Born near Walterboro, S.C., Carter lost his mother when he was 3. Although he grew up a farmer, he posted such good grades in high school that Emory University presented him with a scholarship to cover 50 percent of tuition costs. But his family still couldn't afford it, and he never attended college.
Instead, Carter moved to Northern Virginia when he was 20 and settled there for the next 40 years. He worked at Griffiths Consumer Oil Company in Cheverly for 31 years, scheduling oil deliveries for houses. A heart attack in 1994 forced him into disability, and he is since retired.
"I'm just relaxing," he said. There's not a whole lot I can get involved in."
He currently receives a pension from Griffiths, and is on social security.
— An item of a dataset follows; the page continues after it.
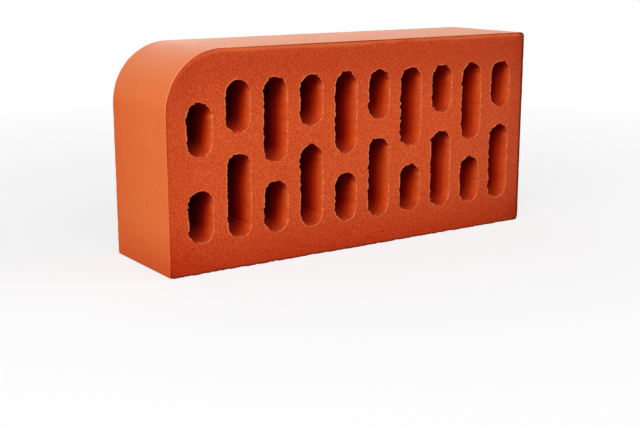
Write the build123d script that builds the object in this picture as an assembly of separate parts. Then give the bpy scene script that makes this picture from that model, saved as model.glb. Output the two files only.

He receives one meal three days a week as part of Prince George's County Senior Nutrition Program, but he said he is going to discontinue that.
He moved to Laurel in 1999, and has been shopping at Bottom Dollar since it opened in 2006.
When asked if he'll splurge on expensive items like tenderloin steak, Carter was uncertain.
"I haven't thought about it too deeply," he said "I gotta work on my teeth before I start chewing steak again. I can't get a whole ton of stuff at one time, because my car can't carry it all."
Carter said he will probably give some of the cards to family members.
"My nephew lives in Delaware," he said, "so I'll probably give him some of them."